Jesus didn't live that way. He wasn't fearless but he know who his father was, and God gave him what he needed. This wasn't some syrupy ideal of God, a wonderful light-loving postcard God that's really made of a person's own energy. He's the God of the Universe, and Jesus lived to do His will.

Other people express God's will in other ways. We weren't made on mass-production assembly lines. Each of us was put together of specially chosen aspects. Attempts to standardize people do not come from God. Nor do admonitions to throw out this or that part. God made us whole and wants us whole and is willing to do anything it takes to bring us through the obfuscation and mud to the shining ideal He holds in his mind.

It's easier to toss things overboard. I'm a master of it. Jesus brings all that junk back.
"If I wanted it, I would have kept it."
"I want you to have it."
"Go find another sucker."
"You need it."
"Like I need another boss."
It's pretty simple after that. All he has to do is remind me of the last few years. One way is guaranteed death, of one sort or another. The other way looks like death--big dragons, mountains, howling storms, sharp rocks, and a very long fall if something breaks. In the past it has always been when something breaks, so I've never started the trip. Now I'm up there.

Failure really isn't an option any more. God won't let me fail.

What's really hard in this is explaining to others.
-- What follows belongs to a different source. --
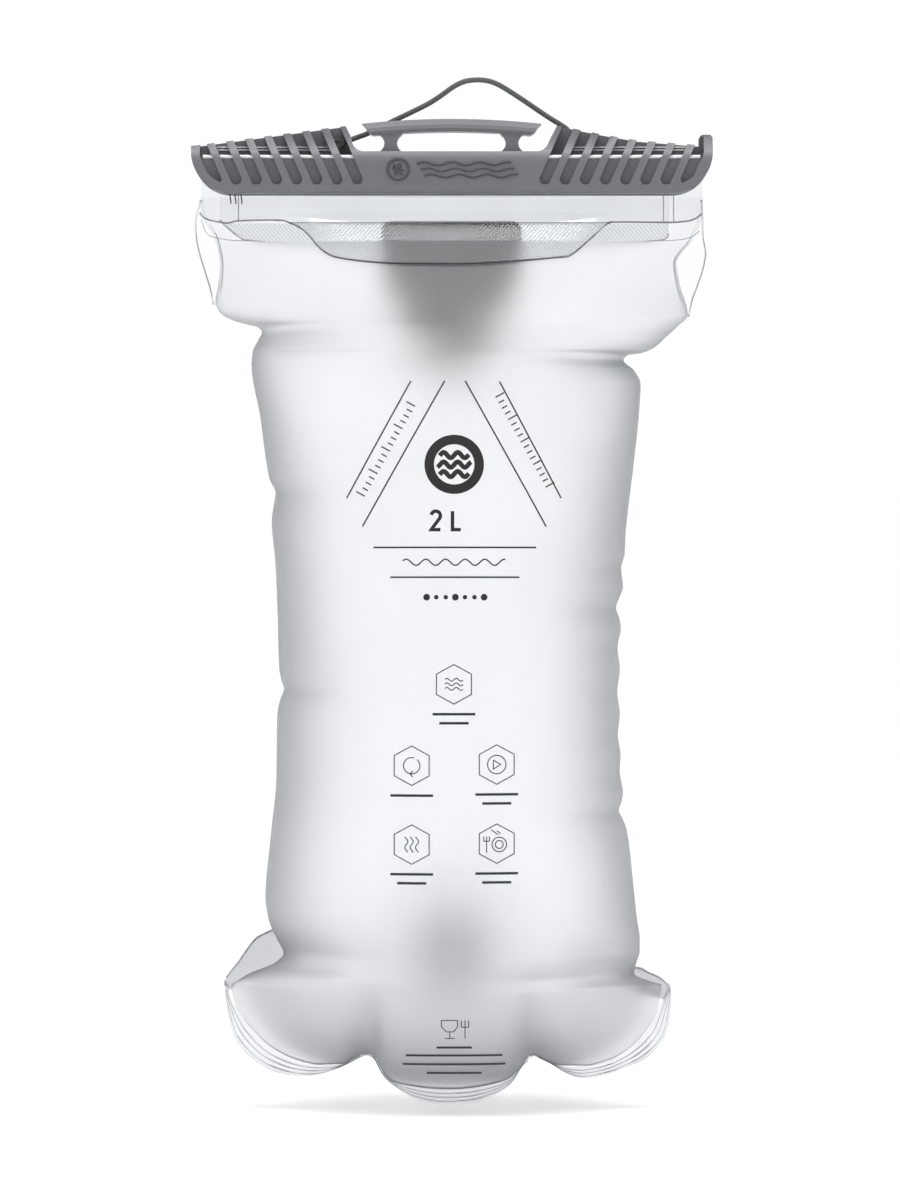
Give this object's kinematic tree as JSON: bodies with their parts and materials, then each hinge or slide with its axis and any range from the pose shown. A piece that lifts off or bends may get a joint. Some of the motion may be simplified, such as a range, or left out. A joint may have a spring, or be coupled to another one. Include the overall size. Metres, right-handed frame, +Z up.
{
  "type": "hydration bladder",
  "caption": "Soft welded film water reservoir with a slide-on top bar, arched grip, hanging cord, rear fill tab and a valved drinking-tube port.",
  "frame": {"origin": "hanging point: the peak of the cord loop on the slide bar, where a hook carries the bag", "axes": "+X across the bag towards the slide bar's end stop, +Y towards the bag's back, where the port is, +Z up"},
  "size_m": [0.1898, 0.0984, 0.3747],
  "materials": {
    "bar_plastic": "fine moulded texture, mid grey",
    "grip_plastic": "smooth satin, purplish grey",
    "cord_braid": "thin braided cord, dark grey",
    "frosted_film": "frosted translucent film",
    "clear_film": "clear glossy welded film",
    "rail_plastic": "satin, dark grey",
    "white_seal": "smooth, white",
    "handle_rubber": "soft moulded, dark grey",
    "flange_plastic": "satin, light grey",
    "port_plastic": "satin, charcoal",
    "black_rubber": "smooth, black",
    "spring_steel": "drawn wire"
  },
  "bodies": {
    "reservoir": {"front_film": "frosted_film", "rear_film": "frosted_film", "front_seal_strip": "clear_film", "rear_seal_strip": "clear_film", "front_rail": "rail_plastic", "rear_rail": "rail_plastic", "front_seal_bead": "white_seal", "rear_seal_bead": "white_seal", "left_shoulder_weld": "clear_film", "right_shoulder_weld": "clear_film", "bottom_weld": "clear_film", "rear_fill_handle": "handle_rubber", "port_flange": "flange_plastic", "port_body": "port_plastic", "port_oring": "black_rubber", "valve_cage": "flange_plastic", "valve_spring": "spring_steel", "button_spring": "spring_steel"},
    "slide_bar": {"slide_bar": "bar_plastic", "handle_grip": "grip_plastic", "hang_cord": "cord_braid", "cord_stop_left": "cord_braid", "cord_stop_right": "port_plastic"},
    "valve_poppet": {"valve_poppet": "flange_plastic", "poppet_seal": "black_rubber"},
    "release_button": {"release_button": "grip_plastic"}
  },
  "joints": [
    {"name": "bar_slide", "type": "slide", "parent": "reservoir", "child": "slide_bar", "axis": [1, 0, 0], "range_m": [0, 0.19]},
    {"name": "poppet_push", "type": "slide", "parent": "reservoir", "child": "valve_poppet", "axis": [0, -0.9135, 0.4067], "range_m": [0, 0.003], "stiffness_N_per_m": 600, "springref_m": -0.002, "deforming": ["valve_spring"]},
    {"name": "button_press", "type": "slide", "parent": "reservoir", "child": "release_button", "axis": [0, -0.4067, -0.9135], "range_m": [0, 0.0015], "stiffness_N_per_m": 1200, "springref_m": -0.001, "deforming": ["button_spring"]}
  ]
}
I know what popular Christian culture says about emotions and self-examination. I've heard it all. I know I'm right. I feel it. That doesn't mean this path is for everyone. I don't expect everyone to jump on the self-examination bandwagon so that I can develop Larry Nelson Ministries and emblazon my name across the world. God knows what you need. He knows who you are. If you want to know, ask Him. He tells the truth through the years it takes to learn the answer in all its multifaceted, multi-level complexity. Only he is a sure enough guide through the weird country of the soul.